When you are searching for the best hair salons near me or top rated hair salons, use the consultation as a filter. The goal is not to find the salon that promises the most. It is to find the salon that explains the process best, matches your hair type and goal, and gives you enough clarity to make a calm decision.
When to revisit
This checklist is worth revisiting anytime one of the inputs changes. That is what makes it useful beyond a single appointment.
Come back to it when:
- You have new color history, especially bleach, box dye, glosses, or corrective work.
- Your budget changes and maintenance becomes a bigger factor.
- Your routine shifts because of work, parenthood, travel, exercise, or climate.
- You start wearing your natural texture more often or less often.
- You are planning around holidays, wedding season, or other periods when salon availability gets tighter.
- You are switching salons or comparing a new stylist after reading hair salon reviews.
- You are booking online and need to confirm that the service selected still matches your goal.

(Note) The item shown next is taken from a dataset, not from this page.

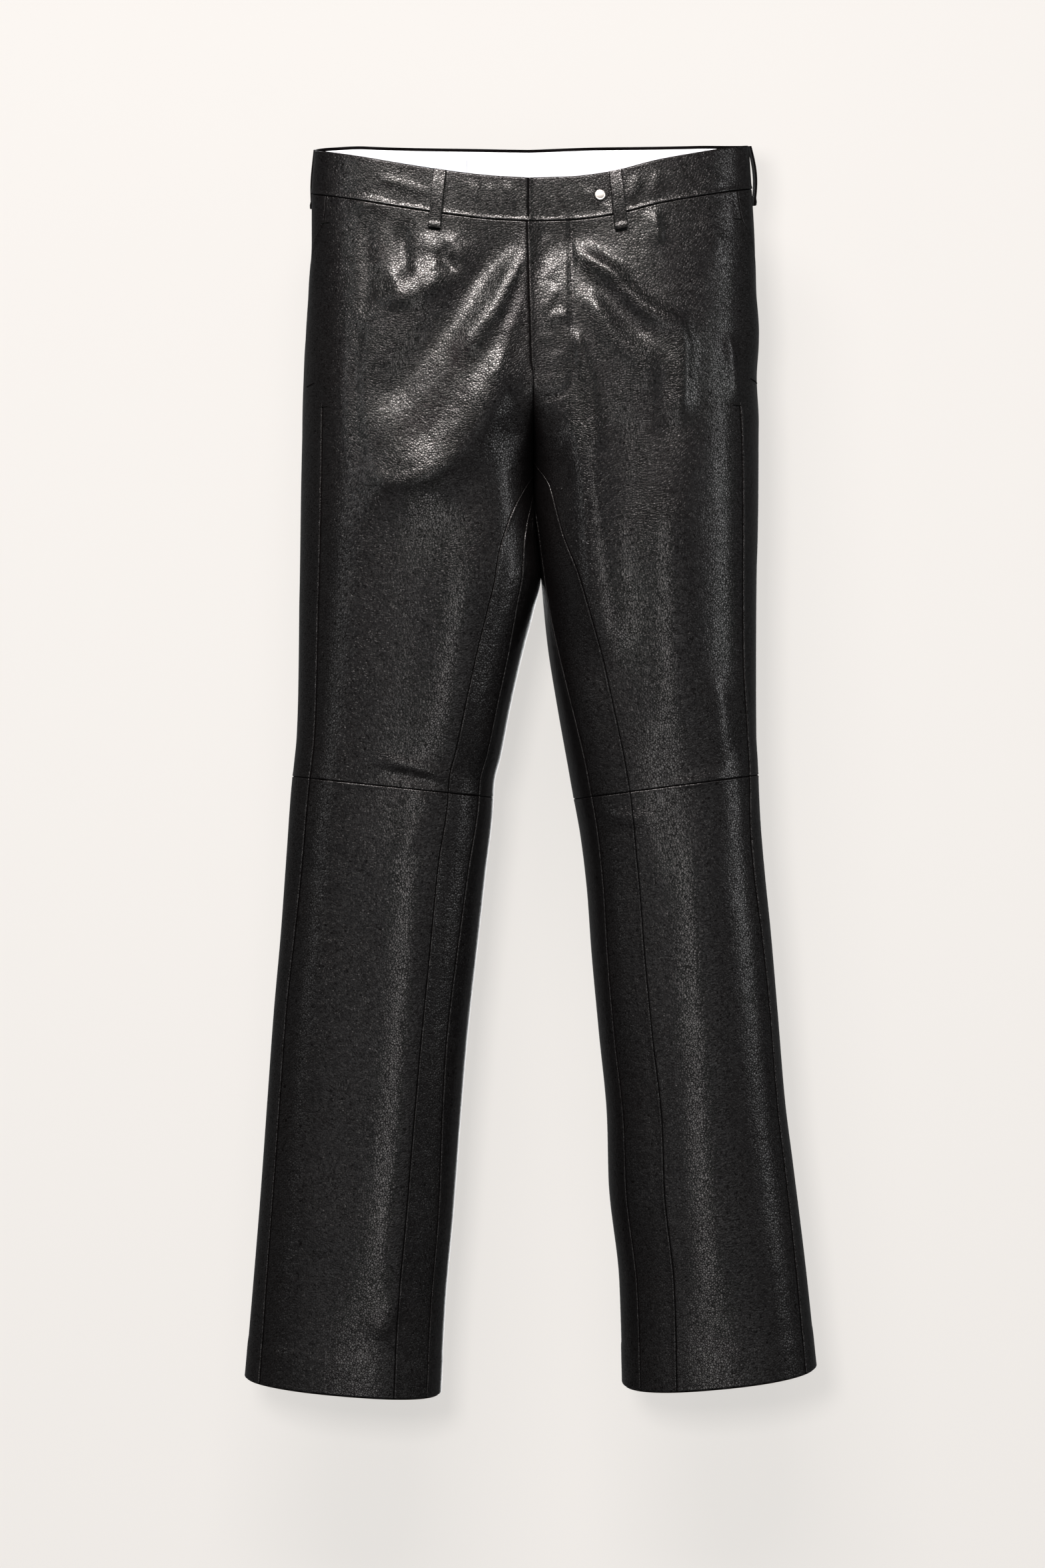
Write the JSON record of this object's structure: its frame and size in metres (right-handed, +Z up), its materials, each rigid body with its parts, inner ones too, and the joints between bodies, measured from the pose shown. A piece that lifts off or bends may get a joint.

Before your next consultation, do this in 10 minutes:
- Take fresh photos of your current hair in daylight.
- Save three realistic inspiration photos and one “not this” photo.
- Write down your last chemical services in order.
- Decide your real maintenance limit: every 6 weeks, 8 weeks, 12 weeks, or only a few times a year.
- List your top three questions before you arrive.
That short prep can turn a vague consultation into a practical plan. Whether you are looking for a best salon for hair color, exploring a first transformation, or simply trying to avoid booking the wrong service, a strong consultation gives you the trust and decision support that most beauty shoppers actually need: clear expectations, fewer surprises, and a result that fits real life.